A hi-tech revolution is coming

Credit: Yuriko Nakao Reuters

By Khanya Vilakazi 

The world is on the cusp of a hi-tech revolution that is profoundly altering the way we live and work. This revolution will permanently alter our fundamental perception of work and, most notably, our ability to trade time and skill for money. However, one thing is clear: the response to this change must be integrated and comprehensive. And it must be now.

In 2015, the World Economic Forum (WEF) used the phrase the Fourth Industrial Revolution for the sweeping changes that are the result of technology. A report, by Professor Klaus Schwab, founder and executive chairman of the WEF, predicted that there are 7.1 million job losses expected over the next five years. This projection further erodes the already scarred South African labour landscape.

The First Industrial Revolution used water and steam power to mechanise production. The Second used electric power to create mass production. The Third used electronics and information technology to automate production. The Fourth Industrial Revolution is building on the Third. This digital revolution is characterised by a blending of technologies and affects every industry.

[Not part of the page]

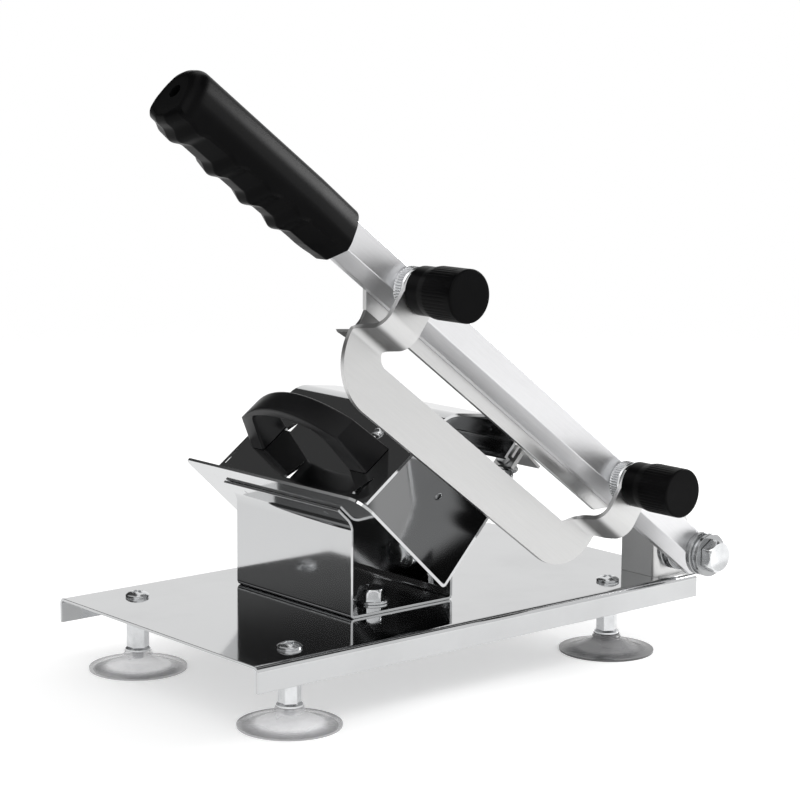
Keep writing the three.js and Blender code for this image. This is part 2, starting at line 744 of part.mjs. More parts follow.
// A rod across the right wall, between two distances inside its outer face
function acrossWall(radius, from, to, sides, level = SHOE_BOLT_LEVEL) {
  return laidOn(rodZ(level, shoeMiddle(), radius, from, to, sides), rightWay, leftWay, fold.toArray());
}

// The guide shoe: a leg against the presser's lip, a web over the wall and a lug that takes the bolt
function guideShoe() {
  const inside = lipInside() - GAP - SHEET;
  const section = foldedShape([
    [SHOE_FOOT, inside],
    [SHOE_TOP, inside],
    [SHOE_TOP, SHOE_OUTSIDE],
  ].map(([along, depth]) => onRight(along, depth)), SHEET, BEND);
  const lug = [
    [SHOE_TOP + SHEET / 2, -LUG_THICKNESS / 2],
    [SHOE_TOP + SHEET / 2, LUG_THICKNESS / 2],
    [LUG_FOOT, LUG_THICKNESS / 2],
    [LUG_FOOT, -LUG_THICKNESS / 2],
  ].map(([along, depth]) => onRight(along, depth));
  const lugNear = PRESSER_NEAR + LUG_INSET;
  return drilled([
    alongY(section, PRESSER_NEAR, PRESSER_NEAR + SHOE_LENGTH),
    alongY(roundedShape(lug), lugNear, lugNear + LUG_WIDTH),
  ], [acrossWall(SHOE_BOLT_RADIUS + GAP, -LUG_THICKNESS, LUG_THICKNESS, SMALL_SIDES)]);
}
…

In terms of this trend, technological innovation will lead to long-term gains in efficiency and productivity. However, this revolution will yield greater inequality, particularly in its potential to disrupt labour markets. As automation substitutes for labour across the entire economy, the net displacement of workers by machines will stretch the gap between returns to capital and returns to labour.

Substitute workers

Already, in 2012 Momentum Machines built a robot that can make, wrap and bag 360 individually customised hamburgers in an hour. Contrast that with one burger in eight minutes by a team of McDonald’s human staff. This device is clearly not meant to make employees more efficient, but to substitute them completely, disrupting the job market altogether.
I am certain that talent, more than capital, will represent the critical factor of production. This will give rise to a dichotomy job market that is polarised into “low-skill/low-pay and high-skill/high-pay” spheres, as articulated by Professor Klaus Schwab. Talent management will be the key to survival for businesses, big or small.

The greatest challenge for institutions of higher learning in such a swiftly evolving social and economic environment is how to transfer knowledge and skills to students that will serve these institutions in the long-term when the pace of change is astounding.

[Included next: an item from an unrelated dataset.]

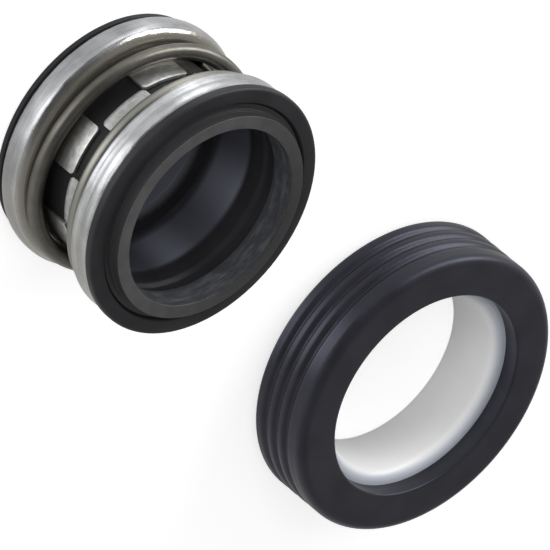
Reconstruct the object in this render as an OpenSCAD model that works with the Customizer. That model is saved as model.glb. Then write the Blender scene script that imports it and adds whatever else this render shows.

The South African government, its Sector Education and Training Authorities, training committees and other policy makers must rethink the skills strategies that are failing to prepare the workforce for the supersonic pace of change that is unsettling every industry and dictating every aspect of how we work and how we live. More than 35 percent of the skills considered important in today’s workforce will have changed within five years.

This calls for training institutions to remodel training if some occupations will significantly change or altogether disappear by the time the students graduate. Today’s challenges demand mastery of facts or concepts.

At the same time, fixed-job descriptions are becoming obsolete and employees will now be required to perform functions outside of their former job descriptions.
We have heard a growing outcry about the quality of our artisans (and in other occupations), despite very impressive academic records. This, then, begs the question: are we training people for a world that no longer exists?

The Fourth Industrial Revolution affirms that knowledge is no longer an end in itself, but rather a resource which should be used to create new knowledge.
The bottom line, however, is still the same: business leaders and senior executives need to understand their changing environment, challenge the assumptions of their operating teams, and relentlessly and continuously innovate.

Today, in our volatile and digital world, there is unrecognised risk in not taking risks, especially to adapt to the Fourth Industrial Revolution, and perhaps the Fifth one that may catch some organisation off guard.

Khanya Vilakazi is the Human Capital and Skills Development Manager at the Steel and Engineering Industries Federation of Southern Africa.